Incessant negative thoughts weaken your enjoyment of the present moment. Learn from the wisdom of martial arts masters. Before confronting adversity outside of them, they begin with dealing first on the inside. Every technique is practiced daily, and the training never stops. Overcoming the burden of regret is like a constant interior battle. You will need consistent efforts to change your pattern of thinking through practice.
Don’t beat yourself up if you fail. Pessimism and undue anxiety may overwhelm you. The more you dwell on the pain, the more intense it becomes. If you can take your mind off the pain, it will lose strength and disappear. Acknowledge your pain and its source, then move on by thinking positive thoughts. Treat them like a painting in a museum that you will look at just for a short period of time, knowing that after the visit, you are not planning to bring it home with you.

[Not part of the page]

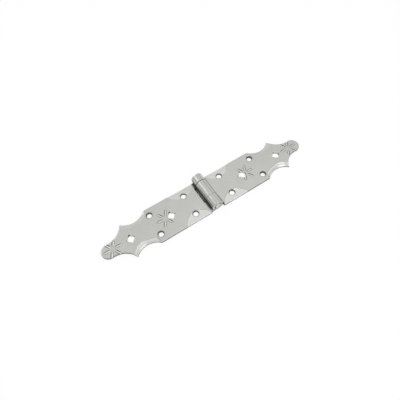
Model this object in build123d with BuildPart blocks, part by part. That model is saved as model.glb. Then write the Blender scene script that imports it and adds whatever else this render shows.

Accept yourself and others just as they are. Be quick to forgive, especially yourself. Allow regrets to motivate you to make better decisions and to be more careful. Be kind to those who succeed when you fail; be kind to those who fail when you succeed. If you treat other people with kindness, you will find that compassion comes more naturally to you. It will wind up being a part of who you are, and it will make you feel like a more improved version of yourself. Eventually, you will treat yourself with compassion, recognize your value, and be more forgiving towards yourself for past mistakes.